На его счастье красавица внятно проговорила кассиру:
— Один сидячий, до Оленегорска! — И протянула деньги.
Ему тоже нужно было до Оленегорска. Там — пересадка на поезд узкоколейки, час с лишним тащиться в маленьких допотопных вагонах до родного гарнизона. Пригородные эти, "карликовые" поезда называли "керенскими". Видимо, чтобы подчеркнуть их дореволюционное происхождение.
"Может, и вправду — судьба?" — обрадовано подумал Алексей. И с той минуты во всём уже видел только знамение судьбы. Почему-то решил, если удастся познакомиться с девушкой в пути, то в Оленегорске можно будет не спешить с пересадкой домой — всё равно завтра воскресный день. Никто его в гарнизоне не ждёт. А служба — тоже потерпит безболезненно до понедельника.
— Один билет до Оленегорска! — радостно сообщил он старичку-кассиру. И зная, что тот повторял красавице: "У вас — 5-й вагон, 31-е место!", попросил: — Тоже 5-й вагон, пожалуйста.
Старик вроде и не смотрел на него, а улыбнулся:
— Понимаю, молодой человек, понимаю!.. — И выдал билет на 32-е место.
В зале ожидания, ещё не зная, что у судьбы свои законы, что девушкой она распорядится по-своему, он наблюдал за ней, как охотник из засады за ланью. А когда надо было выходить к поезду, пошёл следом. Мимо пробежала по дощатому перрону маленькая девчушка. Споткнулась, упала и заревела. Переполненный нежностью ко всем, он поднял её, присел перед нею на корточки:
— Ну, что ты? Не больно ведь.
— Больно! — капризно возразила девочка. Но реветь перестала. — Я испугалась почему-ж-то.
— Чего же ты испугалась? Ладно, до свадьбы заживёт. Как тебя звать?
— Надя. А что такое свадьба?
— Да это ещё не скоро… когда женятся. А где твоя мама?
— А вот она… — девочка показала пальцем. — Бежит.
Алексей передал ребёнка запыхавшейся женщине с клетчатым чемоданом, и тут заметил, как смотрит на него та, которая ему понравилась и которую считал уже своей судьбой.
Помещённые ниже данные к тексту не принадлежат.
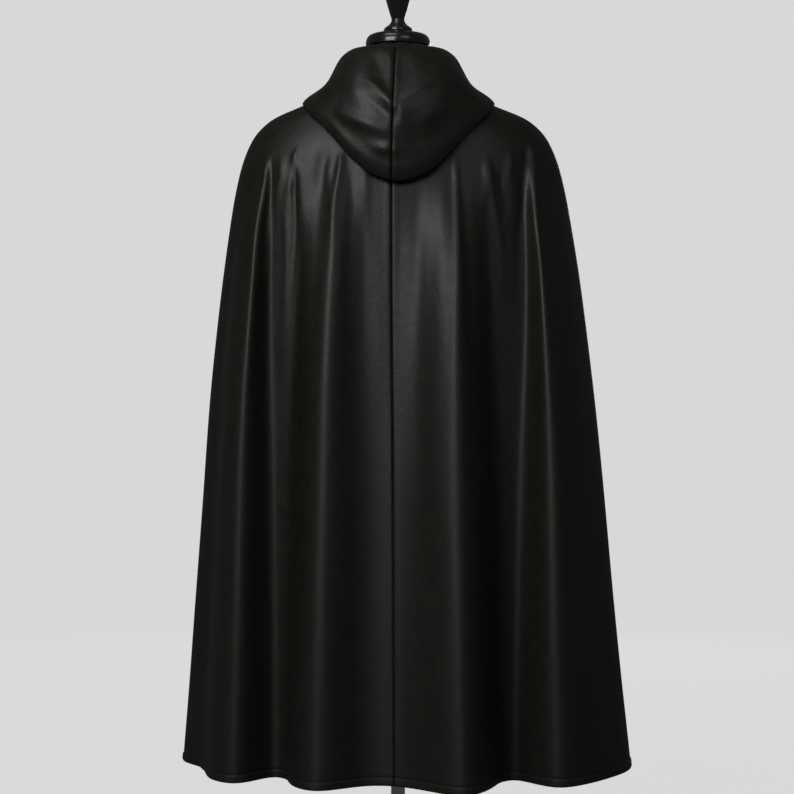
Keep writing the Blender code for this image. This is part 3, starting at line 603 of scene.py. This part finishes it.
def hood_section(angle):
    """The hood's section: from the face edge down the outer layer, round the fold, up the under layer."""
    mirrored = [row._replace(angle=-row.angle) for row in STATIONS[:0:-1]] + STATIONS
    at = [row.angle for row in mirrored]
    size = Station(angle, *(float(smooth_curve(at, [getattr(row, key) for row in mirrored], angle))
                            for key in Station._fields[1:]))
    fold_drop = drop_at_height(angle, size.fold_z)
    seat, normal, down = cloth_place(angle, fold_drop)
    under = seat + normal * HOOD_LIFT
    outer = under + normal * size.bag - down * (size.bag * OUTER_UP)
    tip = under + normal * (size.bag * TIP_OUT) + down * (size.bag * TIP_DOWN)
    x, y, _ = oval(angle, *(size.rim_reach,) * 4)
    rim = np.array([float(x), float(y), size.rim_z])
    inward = np.array([-x, -y, 0]) / np.hypot(x, y)
    out = np.cross(outer - rim, [y, -x, 0])
    out = out / np.linalg.norm(out)
    out = out if out @ normal > 0 else -out
    belly = outer + (rim - outer) * BELLY_AT + out * size.belly
    neck = outer + (rim - outer) * NECK_AT + out * size.neck
    edge = rim + inward * HOOD_TURN_IN - np.array([0, 0, HOOD_TURN_DOWN])
    section = list(along_points([edge, rim, neck, belly, outer, tip, under], OUTER_SHARES))
    for share in UNDER_SHARES:
        point, normal, _ = cloth_place(angle, fold_drop * share)
        section.append(point + normal * (LAY_GAP + (HOOD_LIFT - LAY_GAP) * min(share * 4, 1)))
    return section


def hood_surface(side):
    """The grid of one half of the hood; side is 1 for the wearer's left."""
    beside_seam = [BACK_SEAM + side * offset for offset in (0.0, 0.3, 0.65, 1.1, 1.7, 2.5, 3.5)]
    angles = beside_seam + [side * a for a in np.linspace(6.5, HOOD_EDGE, 84)]
    ghost = [BACK_SEAM - side * GHOST_STEP]
    grid = np.array([hood_section(a) for a in ghost + angles]).transpose(1, 0, 2)
    grid = grid if side > 0 else grid[:, ::-1]
    normals = outward(grid)
    grid, normals = (grid[:, 1:], normals[:, 1:]) if side > 0 else (grid[:, :-1], normals[:, :-1])
    x, z = grid[..., 0], grid[..., 2]
    height = hood_fold_height(x, z)
    uneven = [noise.noise(Vector(place)) for place in (grid / HOOD_SLACK_SIZE).reshape(-1, 3)]
    height += HOOD_SLACK * np.reshape(uneven, x.shape)
    shares = np.concatenate([OUTER_SHARES, np.full(len(UNDER_SHARES), 2.0)])[:, None]
    height *= ramp(shares, RIM_SHARE, 0.2) * (1 - ramp(shares, 0.74, 0.88)) * np.where(grid[..., 1] > 0, 1, 0.5)
    from_first, from_last = from_edge(grid)
    from_seam = from_first if side > 0 else from_last
    height += sewn_edge(from_seam) * (shares < 1.5)
    grid = grid + normals * height[..., None]
    seam_column, inner_column = (0, 1) if side > 0 else (-1, -2)
    gap = grid[:, inner_column] - grid[:, seam_column]
    grid[:, seam_column] -= SEAM_PRESS * gap / np.linalg.norm(gap, axis=-1, keepdims=True)
    return grid


for name, node, side, area in (("hood_half_left", "hood_left", 1, 0.120),
                               ("hood_half_right", "hood_right", -1, 0.128)):
    piece = cloth_piece(name, hood_surface(side), cowhide, "black_leather", node)


# The neck tab: a short strap of the same leather over both front edges, shut with a black press stud at
# each end. It is what keeps the fronts together; its edges are skived round and burnished.

TAB_Z, TAB_HALF_LENGTH, TAB_HALF_WIDTH, TAB_THICK = 1.345, 0.034, 0.011, 0.0022
STUD_X, STUD_R, STUD_HIGH, STUD_SKIRT = 0.022, 0.0065, 0.0035, 0.0012


def front_place(x, z):
    """The place on the front panels at x and z, and the normal there."""
    angles = np.sign(x or 1.0) * np.linspace(120, FRONT_EDGE, 200)
    places = np.array([folded_cloth(a, drop_at_height(a, z)) for a in angles[::8]])
    angle = float(np.interp(-abs(x), -np.abs(places[:, 0]), np.abs(angles[::8]))) * np.sign(x or 1.0)
    point, normal, _ = cloth_place(angle, drop_at_height(angle, z))
    return np.array([x, point[1], z]), normal


TAB_COLUMNS, TAB_ROWS = 40, 12
xs = np.linspace(-TAB_HALF_LENGTH, TAB_HALF_LENGTH, TAB_COLUMNS + 1)
chest_line = [front_place(x, TAB_Z) for x in xs]
tab_grid = np.zeros((TAB_ROWS + 1, TAB_COLUMNS + 1, 3))
for i, (x, (place, normal)) in enumerate(zip(xs, chest_line)):
    past = max(abs(x) - TAB_HALF_LENGTH + TAB_HALF_WIDTH, 0.0) / TAB_HALF_WIDTH
    half_width = TAB_HALF_WIDTH * max((1 - past * past) ** 0.5, 0.12)
    downhill = np.array([0, -normal[2], -abs(normal[1])]) / hypot(normal[1], normal[2])
    for j in range(TAB_ROWS + 1):
        across = 2 * j / TAB_ROWS - 1
        crown = TAB_THICK - 0.0007 * across ** 6
        tab_grid[j, i] = place + normal * (LAY_GAP + crown) + downhill * half_width * across
tab = cloth_piece("neck_strap", tab_grid[:, ::-1], cowhide, "black_leather", "neck_tab")
tab.modifiers["leather"].thickness = TAB_THICK

enamel, enamel_shader = new_material("black_enamelled_brass", "#151515", 0.22)
enamel_shader.inputs["Coat Weight"].default_value = 0.5
place = add_node(enamel, "ShaderNodeTexCoord", {})
handling = add_node(enamel, "ShaderNodeTexNoise", {"Vector": place.outputs["Object"], "Scale": 500.0})
rub = add_node(enamel, "ShaderNodeMapRange", {"Value": handling.outputs["Fac"], "To Min": 0.16, "To Max": 0.34})
enamel.node_tree.links.new(rub.outputs["Result"], enamel_shader.inputs["Roughness"])
for name, node, x in (("press_stud_left", "stud_left", STUD_X), ("press_stud_right", "stud_right", -STUD_X)):
    centre, normal = front_place(x, TAB_Z)
    seat = Vector(centre + normal * (LAY_GAP + TAB_THICK + 0.0003))
    arc = [pi / 2 * step / 12 for step in range(1, 13)]
    dome = [(STUD_R * sin(a), STUD_SKIRT + (STUD_HIGH - STUD_SKIRT) * cos(a)) for a in arc]
    profile = [(0.0003, STUD_HIGH), *dome, (STUD_R, 0.0)]
    stud = turned(name, profile, enamel, "black_metal", node, points=40, sides=48)
    turn = Vector(normal).to_track_quat("Z", "Y").to_matrix().to_4x4()
    stud.data.transform(turn)
    stud.data.transform(turn.Translation(seat))


# The sewing thread of the hem: waxed black polyester. It holds the turned edge with a row of lock stitches
# 3.4 mm long, pulled down until they sit in the leather.

THREAD_R = 0.00032
STITCH, STITCH_GAP = 0.0034, 0.0012
thread, thread_shader = new_material("waxed_black_thread", "#26251f", 0.5)
place = add_node(thread, "ShaderNodeTexCoord", {})
twist = add_node(thread, "ShaderNodeTexNoise", {"Vector": place.outputs["Object"], "Scale": 1500.0})
twist_bump = add_node(thread, "ShaderNodeBump", {"Height": twist.outputs["Fac"], "Strength": 0.3,
                                                 "Distance": 0.0001})
thread.node_tree.links.new(twist_bump.outputs["Normal"], thread_shader.inputs["Normal"])

stitching = bmesh.new()


def sew(line, normals):
    """Lays stitches along a line of points on the leather."""
    lengths = np.concatenate([[0.0], np.cumsum(np.linalg.norm(np.diff(line, axis=0), axis=1))])
    for start in np.arange(0.004, lengths[-1] - STITCH - 0.004, STITCH + STITCH_GAP):
        ends = [Vector([np.interp(at, lengths, line[:, axis]) for axis in range(3)])
                for at in (start, start + STITCH)]
        normal = Vector([np.interp(start, lengths, normals[:, axis]) for axis in range(3)]).normalized()
        along = (ends[1] - ends[0]).normalized()
        made = bmesh.ops.create_uvsphere(stitching, u_segments=6, v_segments=4, radius=1.0)["verts"]
        side = along.cross(normal)
        centre = (ends[0] + ends[1]) / 2 + normal * THREAD_R * 0.35
        for vert in made:
            x, y, z = vert.co
            vert.co = centre + along * (z * STITCH / 2) + side * (x * THREAD_R) + normal * (y * THREAD_R)


for panel in PANELS:
    grid = panel_grids[panel.name]
    normals = outward(grid)
    hem_row = len(grid) - 1 - HEM_OFFSETS.index(HEM_STITCH_LINE)
    sew(grid[hem_row], normals[hem_row])
bmesh.ops.recalc_face_normals(stitching, faces=stitching.faces)
finish_piece("hem_stitches", stitching, thread, "black_leather")


# The studio: a pale seamless floor that curves up into a wall all round, a large soft light high on the
# camera's left, one overhead, a dim one on its right, and one for the other side.

STAGE_R, STAGE_CURVE, STAGE_HEIGHT = 9.0, 2.5, 9.0
paper, paper_shader = new_material("pale_studio_paper", "#4a4a4a", 1.0)
paper_shader.inputs["Specular IOR Level"].default_value = 0.0
paper_shader.inputs["Emission Color"].default_value = linear("#d9d9d9")
paper_shader.inputs["Emission Strength"].default_value = 0.98
bowl = bmesh.new()
corner = [(STAGE_R - STAGE_CURVE + STAGE_CURVE * sin(a), STAGE_CURVE - STAGE_CURVE * cos(a))
          for a in np.linspace(0, pi / 2, 12)]
verts = [bowl.verts.new((radius, 0.0, z)) for radius, z in [(0.0, 0.0), *corner, (STAGE_R, STAGE_HEIGHT)]]
edges = [bowl.edges.new(pair) for pair in zip(verts, verts[1:])]
bmesh.ops.spin(bowl, geom=verts + edges, axis=(0, 0, 1), angle=2 * pi, steps=96, use_merge=True)
bmesh.ops.remove_doubles(bowl, verts=bowl.verts, dist=1e-6)
bmesh.ops.recalc_face_normals(bowl, faces=bowl.faces)
stage_mesh = bpy.data.meshes.new("studio_paper")
bowl.to_mesh(stage_mesh)
bowl.free()
stage_mesh.shade_smooth()
stage_mesh.materials.append(paper)
stage = bpy.data.objects.new("studio_paper", stage_mesh)
bpy.context.scene.collection.objects.link(stage)
stage.visible_glossy = stage.visible_diffuse = False

Light = namedtuple("Light", "name place target width height power")
LIGHTS = [
    Light("key", (1.50, 2.85, 2.75), (0.0, 0.1, 1.20), 2.0, 1.6, 45),
    Light("overhead", (0.80, 0.9, 3.6), (0.0, 0.1, 1.40), 1.4, 1.0, 7),
    Light("fill", (-1.5, 2.9, 3.2), (0.0, 0.1, 1.1), 1.6, 1.6, 5.5),
    Light("far_side", (-0.6, -4.2, 1.5), (0.0, -0.1, 0.9), 1.8, 1.4, 26),
]
for light in LIGHTS:
    lamp = bpy.data.lights.new(light.name, "AREA")
    lamp.shape = "RECTANGLE"
    lamp.size, lamp.size_y, lamp.energy = light.width, light.height, light.power
    holder = bpy.data.objects.new(light.name, lamp)
    holder.location = light.place
    holder.visible_camera = False
    holder.rotation_euler = (Vector(light.target) - Vector(light.place)).to_track_quat("-Z", "Y").to_euler()
    bpy.context.scene.collection.objects.link(holder)

room = bpy.data.worlds.new("studio_room")
room.use_nodes = True
room.node_tree.nodes["Background"].inputs["Color"].default_value = linear("#ffffff")
room.node_tree.nodes["Background"].inputs["Strength"].default_value = 0.062
bpy.context.scene.world = room
bpy.context.scene.view_settings.view_transform = "Standard"

# The camera stands level, 4 m behind the form at the height of its hips. The form's axis is 1 px right of
# the middle of a 794 px frame, where 1.8 mm is 1 px.
FRAME_PX = 794
METRES_PER_PX = 0.0018
camera = bpy.data.objects.new("camera", bpy.data.cameras.new("camera"))
camera.location = (0.0, 4.0, 0.875)
camera.rotation_euler = (pi / 2, 0.0, pi)
camera.data.sensor_width = 36.0
camera.data.lens = 36.0 * 4.0 / (METRES_PER_PX * FRAME_PX)
camera.data.shift_x = -1 / FRAME_PX
bpy.context.scene.collection.objects.link(camera)
bpy.context.scene.camera = camera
Улыбаясь, она сказала:
— Сразу видно, любите детей.
— Да? — удивился он. — Я как-то не думал даже.
— Разве у вас нет?
— А что, я похож на отца? Думал, холостяка за версту видно.
Глядя не на него уже, а на облака над заливом, она сказала:
— Счастливый!
Что-то насторожило в её голосе, он спросил:
— А вы?
— Пока — нет.
Он уточнил:
— Пока — не счастливая? Или пока — не замужем?
— Уже — не замужем, но — ещё не счастливая.
А улыбалась беззаботно, весело. Но тут же, будто вспомнив что-то, вновь стала серьёзной. И Алексей, посерьёзнев тоже, спросил:
— Не повезло, что ли?
Было непонятно, отчего так всё выходило — тонули друг у друга в глазах. И — будто оглохли. Но, выходит, всё-таки слышали, и почему-то сразу стали откровенны, чувствовали себя легко и свободно. Она призналась:
— Сейчас — всё позади. А вот начиналось… И любил меня муж, и лез с кулаками…
Наверное, на лице Алексея появилось разочарование. Она сбилась с искреннего тона, ненатурально улыбнулась. А у него вырвалось с изумлением:
— Бил? Ва-ас?!
Теперь он стеснялся взглянуть ей в лицо. Видимо, она поняла, что нравится ему, и опять заговорила откровенно — должно быть, чтобы не удивлялся и не разочаровался в ней.
— Ревновал меня здесь к каждому встречному, даже к близким знакомым. На севере — без знакомых нельзя. Все с кем-то дружат. Ну — собирались по вечерам… А он напьётся, и с кулаками потом. — Она помолчала, пока их обошли женщины. — Да и пить начал по-настоящему — ничто уже не удерживало. Хорошо, я на девичьей фамилии осталась — как чувствовала. А он и на это обижался.
— А на работе он как же?..
— Работа — была хорошая. Был лоцманом тут, — она кивнула на порт внизу. — Проводил по заливу суда. Выгнали, дурака, стал грузчиком. Ну — тут уж совсем распустился.
— Почему?
— Бесхарактерный. Написала обо всём маме…
— Зачем? — не понял он, вспомнив прошлогодний разговор в поезде женщины, ехавшей к дочери.
— Да ведь я верной ему была! А тут уж — всё испарилось к нему. И что не высокий, стала замечать, и носатый… Он из мариупольских греков.